* START *

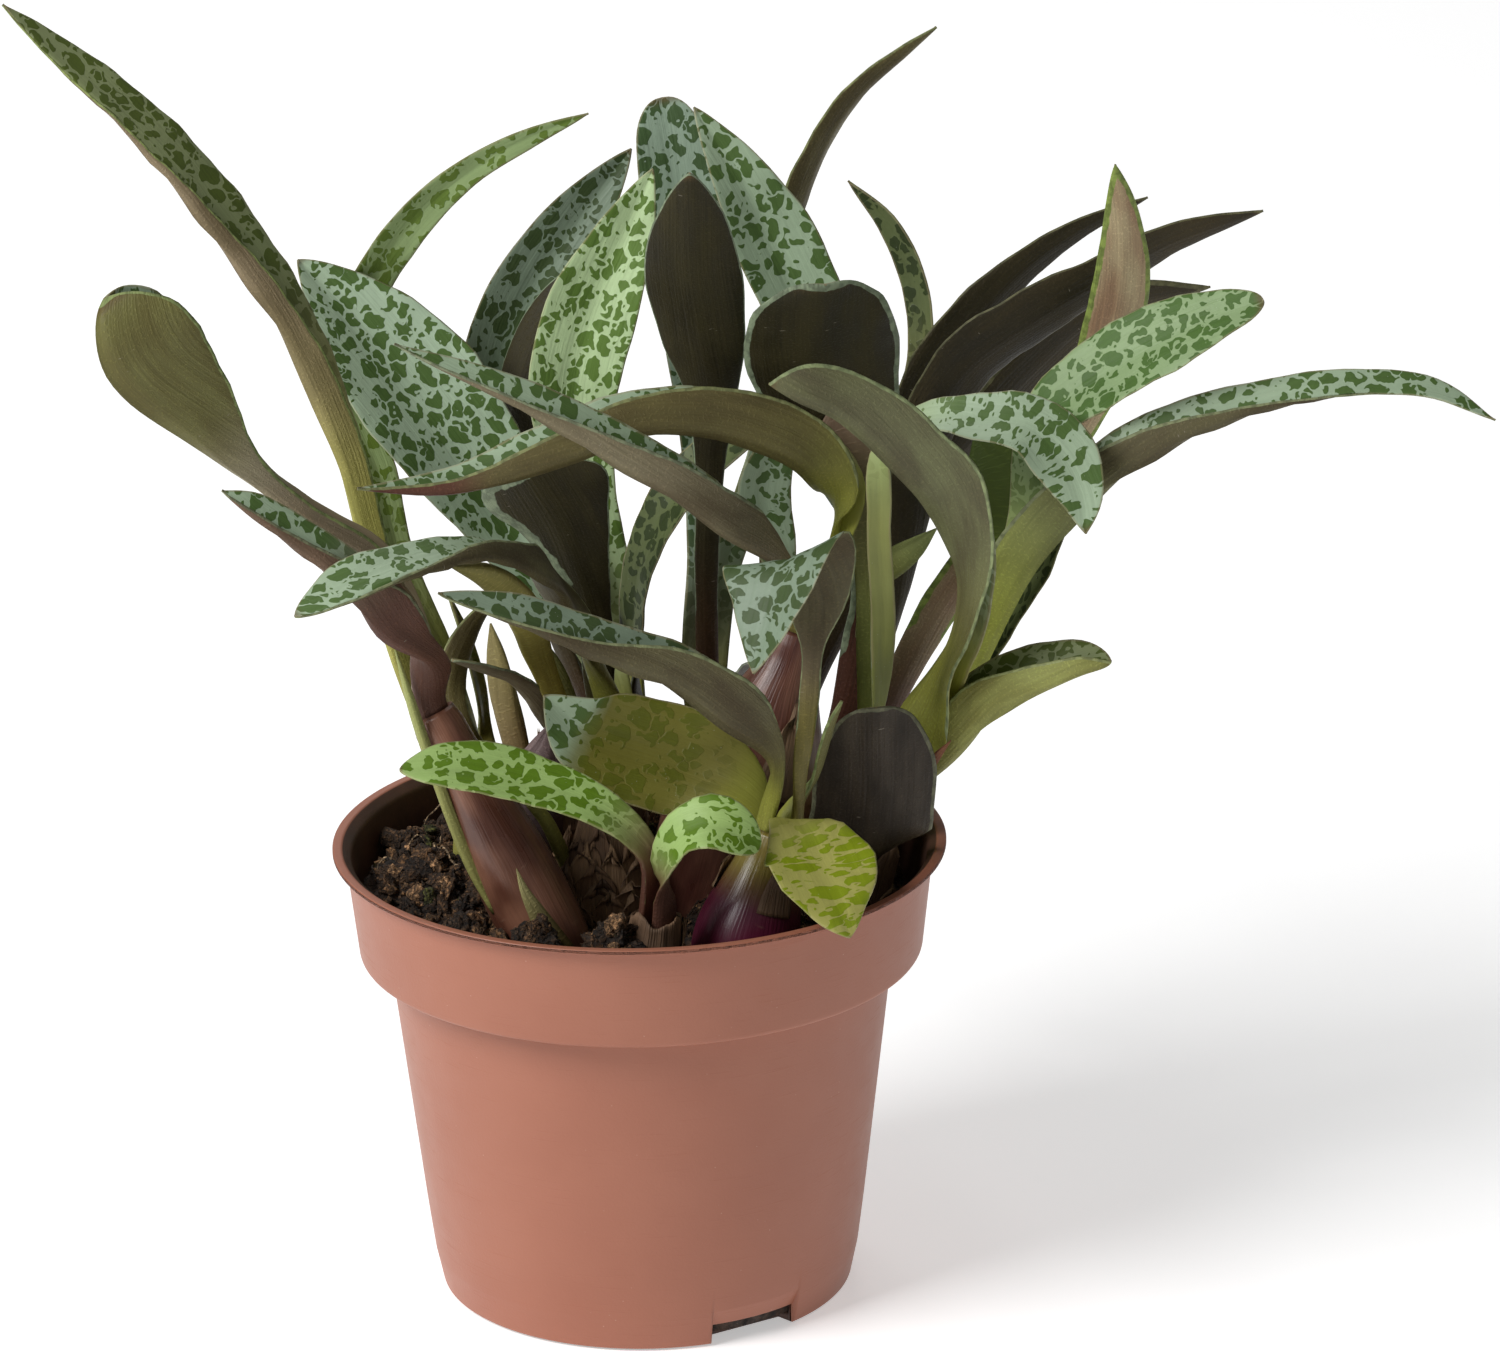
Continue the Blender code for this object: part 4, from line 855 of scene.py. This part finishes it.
            (26, 138, -37, 17), (22.7, 124.8, -41, 0), face=(0.15, 0.97, 0.1), tip=1.2, cup=16, hold=0.42,
            reach=0.55, finer=(0.75, 1.15)),
        "long_front": leaf("steel mauve lime", (26, 108, -31, 9), (20.5, 116, -34, 10), (9, 125.5, -37, 10),
            (-7, 132, -41, 9), (-22, 138.5, -45, 6.5), (-38, 142.5, -48, 0), face=(0.1, -0.62, 0.75),
            tip=1.6, cup=18, reach=0.3, gutter=(1.0, 0.1)),
        "yellow": leaf("straw olive lime", (31, 93, -36, 13), (34, 87, -40, 22), (37, 80.5, -47, 20),
            (39.5, 74.5, -51, 11), (41, 69.5, -52, 0), face=(0.3, -0.65, 0.7), cup=10, finer=(0.5, 1.6),
            frill=3.2),
        "apron": leaf("olive mauve lime", (21, 99, -21, 12), (12, 105, -18, 21), (0, 109, -17, 22),
            (-10, 113, -18, 17), (-18, 121, -19, 0), face=(-0.1, -0.85, 0.5), cup=12, fold=6,
            finer=(0.85, 0.85), frill=1.6, fade=1.0),
        "bud": leaf("lime olive lime", (35, 104, -22.5, 3.5), (36.8, 110, -24.5, 4.5), (38.3, 115, -26, 4),
            (39.8, 119, -27.5, 0), cup=34),
    },
    "tan": {
        "low_left": leaf("fresh olive purple", (1.5, 87, -40, 6), (-2, 92.5, -39, 7.5), (-9, 98, -38, 10),
            (-22, 103.5, -37, 13), (-36, 106.5, -37, 12), (-46.5, 106, -37, 0), face=(0.05, -0.5, 0.87),
            tip=1.7, cup=14),
        "low_right": leaf("fresh olive purple", (5, 87, -43, 7), (9, 92.5, -45, 11), (14.5, 94, -46, 12.5),
            (20, 91.5, -46, 9.5), (23.5, 88.5, -45, 0), face=(-0.1, -0.6, 0.8), tip=2, cup=14),
    },
}
# The tall left leaf stands in a plain hole in the peat, where the others stand in bulbs.
STANDS = {**BULBS, "slender": planted((-33.5, 12, 68), (-33.7, 12, 81), 1)}
# Ground and blotch above; two grounds and the margin beneath; low and high on the stem.
UPPER = {"bright": tones(188, 212, 160, 94, 124, 50), "silver": tones(158, 178, 148, 76, 102, 48),
         "frost": tones(178, 200, 170, 82, 110, 52), "steel": tones(124, 141, 119, 62, 80, 42),
         "open": tones(136, 160, 112, 68, 100, 34), "blue": tones(146, 166, 144, 66, 90, 50),
         "lime": tones(148, 170, 114, 100, 124, 46), "fresh": tones(150, 178, 104, 84, 116, 12),
         "dusky": tones(128, 138, 94, 76, 90, 28), "straw": tones(168, 166, 88, 128, 144, 12),
         # Deep is a darker copy of the silvery green upper side: painted shade, for leaves whose upper side
         # lies in shade.
         "olive": tones(110, 106, 38, 90, 94, 10), "deep": tones(88, 98, 58, 44, 56, 18)}
UNDER = {"umber": tones(38, 33, 10, 54, 48, 18, 118, 130, 104),
         "night": tones(44, 38, 19, 62, 53, 29, 90, 88, 60),
         "olive": tones(112, 110, 60, 96, 90, 46, 122, 134, 82),
         "khaki": tones(110, 101, 60, 87, 77, 45, 124, 128, 84),
         "dove": tones(136, 126, 98, 110, 98, 74, 130, 138, 108),
         # Fair is a lighter copy of the olive underside: painted light for the low leaf, which the lamps
         # leave in shade.
         "fair": tones(156, 160, 88, 128, 126, 66, 140, 146, 96),
         "mauve": tones(98, 92, 62, 76, 66, 44, 120, 126, 90),
         "sage": tones(108, 110, 74, 84, 80, 56, 122, 132, 92),
         "plum": tones(120, 96, 76, 94, 74, 56, 110, 112, 84),
         "rust": tones(152, 122, 92, 186, 170, 132, 122, 138, 66),
         "pale": tones(140, 124, 96, 112, 98, 70, 126, 138, 80),
         "slate": tones(62, 52, 38, 38, 30, 19, 92, 92, 70)}
STEM = {"lime": tones(140, 141, 58, 120, 114, 60), "purple": tones(86, 52, 38, 98, 74, 50),
        "wine": tones(90, 58, 44, 116, 95, 78), "fawn": tones(124, 114, 58, 112, 97, 74),
        "pea": tones(148, 154, 62, 150, 160, 92), "dusk": tones(126, 130, 74, 148, 158, 80),
        "ash": tones(140, 126, 100, 186, 174, 150), "brown": tones(68, 50, 32, 80, 68, 40),
        "lemon": tones(168, 164, 84, 160, 150, 92), "moss": tones(118, 114, 46, 100, 92, 46)}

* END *

TASK DESCRIPTION ▸ Output all of the material exactly as written.

TASK OUTPUT ▸
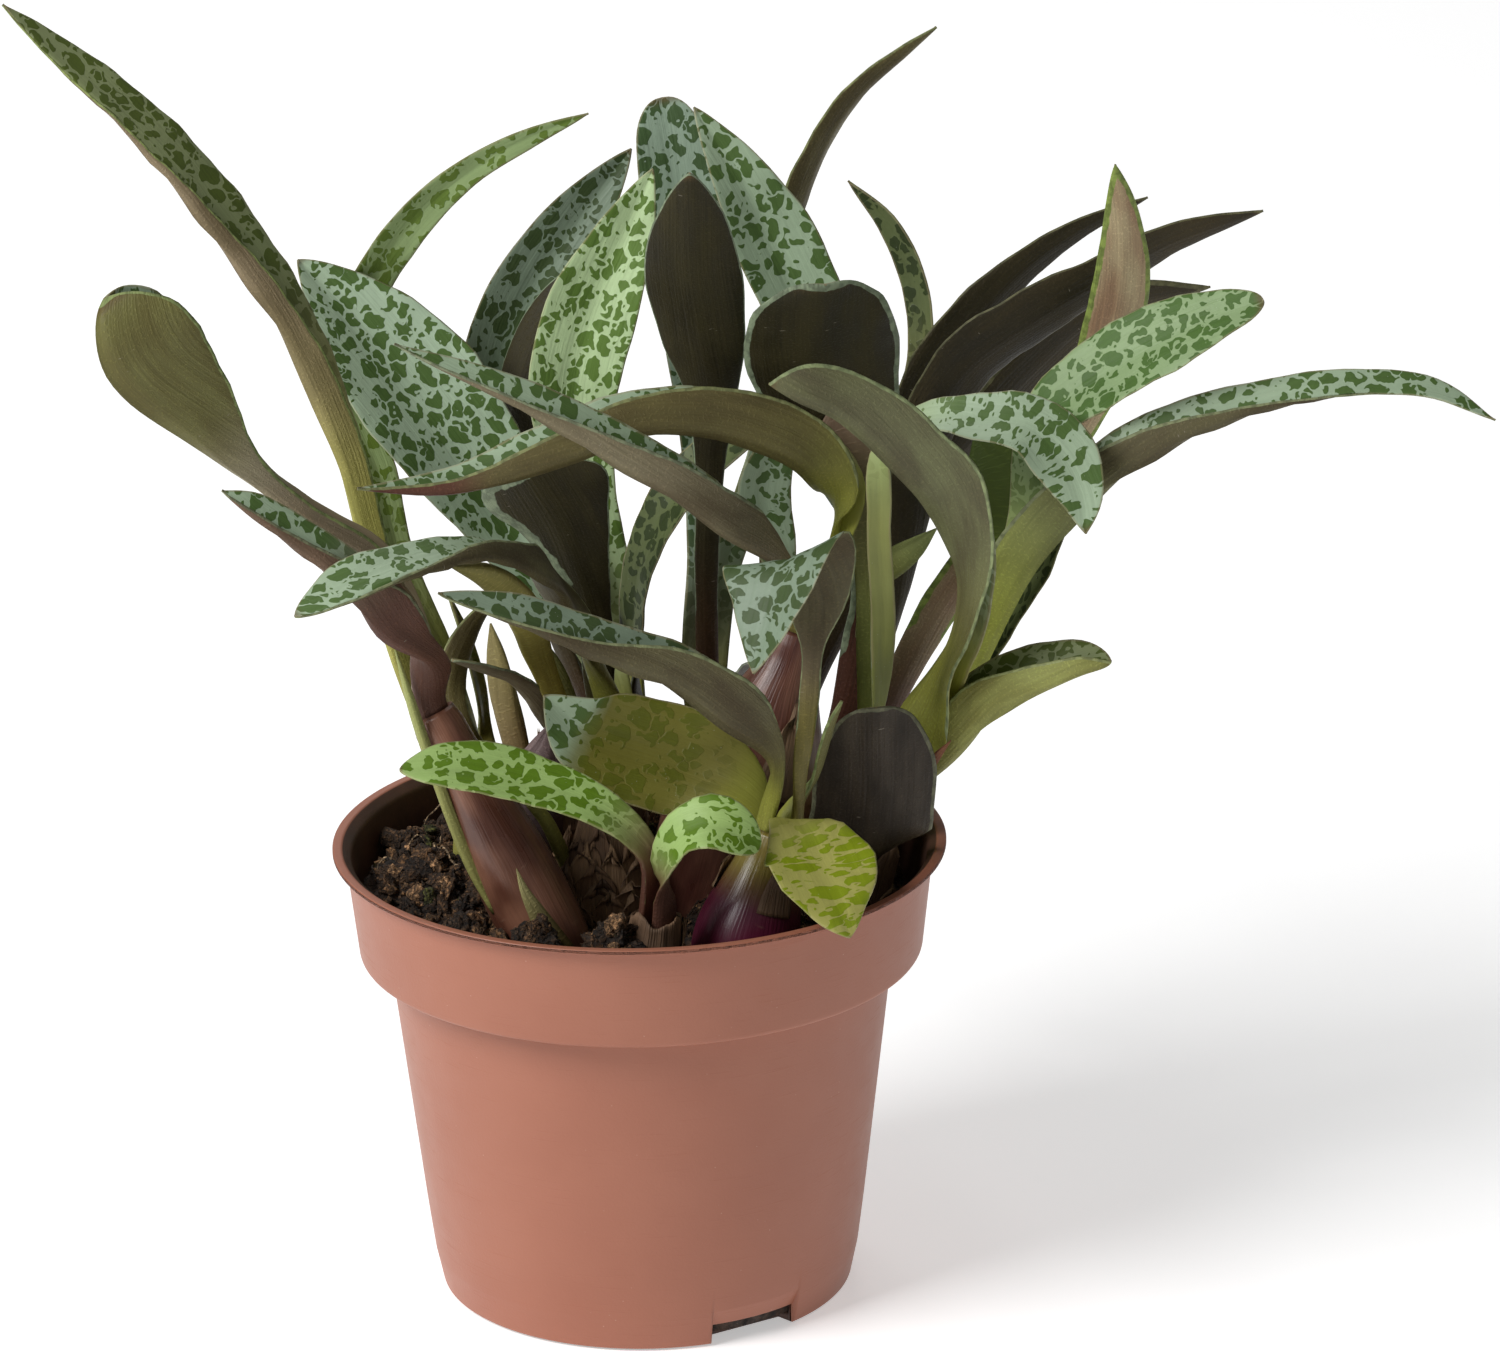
Continue the Blender code for this object: part 4, from line 855 of scene.py. This part finishes it.
            (26, 138, -37, 17), (22.7, 124.8, -41, 0), face=(0.15, 0.97, 0.1), tip=1.2, cup=16, hold=0.42,
            reach=0.55, finer=(0.75, 1.15)),
        "long_front": leaf("steel mauve lime", (26, 108, -31, 9), (20.5, 116, -34, 10), (9, 125.5, -37, 10),
            (-7, 132, -41, 9), (-22, 138.5, -45, 6.5), (-38, 142.5, -48, 0), face=(0.1, -0.62, 0.75),
            tip=1.6, cup=18, reach=0.3, gutter=(1.0, 0.1)),
        "yellow": leaf("straw olive lime", (31, 93, -36, 13), (34, 87, -40, 22), (37, 80.5, -47, 20),
            (39.5, 74.5, -51, 11), (41, 69.5, -52, 0), face=(0.3, -0.65, 0.7), cup=10, finer=(0.5, 1.6),
            frill=3.2),
        "apron": leaf("olive mauve lime", (21, 99, -21, 12), (12, 105, -18, 21), (0, 109, -17, 22),
            (-10, 113, -18, 17), (-18, 121, -19, 0), face=(-0.1, -0.85, 0.5), cup=12, fold=6,
            finer=(0.85, 0.85), frill=1.6, fade=1.0),
        "bud": leaf("lime olive lime", (35, 104, -22.5, 3.5), (36.8, 110, -24.5, 4.5), (38.3, 115, -26, 4),
            (39.8, 119, -27.5, 0), cup=34),
    },
    "tan": {
        "low_left": leaf("fresh olive purple", (1.5, 87, -40, 6), (-2, 92.5, -39, 7.5), (-9, 98, -38, 10),
            (-22, 103.5, -37, 13), (-36, 106.5, -37, 12), (-46.5, 106, -37, 0), face=(0.05, -0.5, 0.87),
            tip=1.7, cup=14),
        "low_right": leaf("fresh olive purple", (5, 87, -43, 7), (9, 92.5, -45, 11), (14.5, 94, -46, 12.5),
            (20, 91.5, -46, 9.5), (23.5, 88.5, -45, 0), face=(-0.1, -0.6, 0.8), tip=2, cup=14),
    },
}
# The tall left leaf stands in a plain hole in the peat, where the others stand in bulbs.
STANDS = {**BULBS, "slender": planted((-33.5, 12, 68), (-33.7, 12, 81), 1)}
# Ground and blotch above; two grounds and the margin beneath; low and high on the stem.
UPPER = {"bright": tones(188, 212, 160, 94, 124, 50), "silver": tones(158, 178, 148, 76, 102, 48),
         "frost": tones(178, 200, 170, 82, 110, 52), "steel": tones(124, 141, 119, 62, 80, 42),
         "open": tones(136, 160, 112, 68, 100, 34), "blue": tones(146, 166, 144, 66, 90, 50),
         "lime": tones(148, 170, 114, 100, 124, 46), "fresh": tones(150, 178, 104, 84, 116, 12),
         "dusky": tones(128, 138, 94, 76, 90, 28), "straw": tones(168, 166, 88, 128, 144, 12),
         # Deep is a darker copy of the silvery green upper side: painted shade, for leaves whose upper side
         # lies in shade.
         "olive": tones(110, 106, 38, 90, 94, 10), "deep": tones(88, 98, 58, 44, 56, 18)}
UNDER = {"umber": tones(38, 33, 10, 54, 48, 18, 118, 130, 104),
         "night": tones(44, 38, 19, 62, 53, 29, 90, 88, 60),
         "olive": tones(112, 110, 60, 96, 90, 46, 122, 134, 82),
         "khaki": tones(110, 101, 60, 87, 77, 45, 124, 128, 84),
         "dove": tones(136, 126, 98, 110, 98, 74, 130, 138, 108),
         # Fair is a lighter copy of the olive underside: painted light for the low leaf, which the lamps
         # leave in shade.
         "fair": tones(156, 160, 88, 128, 126, 66, 140, 146, 96),
         "mauve": tones(98, 92, 62, 76, 66, 44, 120, 126, 90),
         "sage": tones(108, 110, 74, 84, 80, 56, 122, 132, 92),
         "plum": tones(120, 96, 76, 94, 74, 56, 110, 112, 84),
         "rust": tones(152, 122, 92, 186, 170, 132, 122, 138, 66),
         "pale": tones(140, 124, 96, 112, 98, 70, 126, 138, 80),
         "slate": tones(62, 52, 38, 38, 30, 19, 92, 92, 70)}
STEM = {"lime": tones(140, 141, 58, 120, 114, 60), "purple": tones(86, 52, 38, 98, 74, 50),
        "wine": tones(90, 58, 44, 116, 95, 78), "fawn": tones(124, 114, 58, 112, 97, 74),
        "pea": tones(148, 154, 62, 150, 160, 92), "dusk": tones(126, 130, 74, 148, 158, 80),
        "ash": tones(140, 126, 100, 186, 174, 150), "brown": tones(68, 50, 32, 80, 68, 40),
        "lemon": tones(168, 164, 84, 160, 150, 92), "moss": tones(118, 114, 46, 100, 92, 46)}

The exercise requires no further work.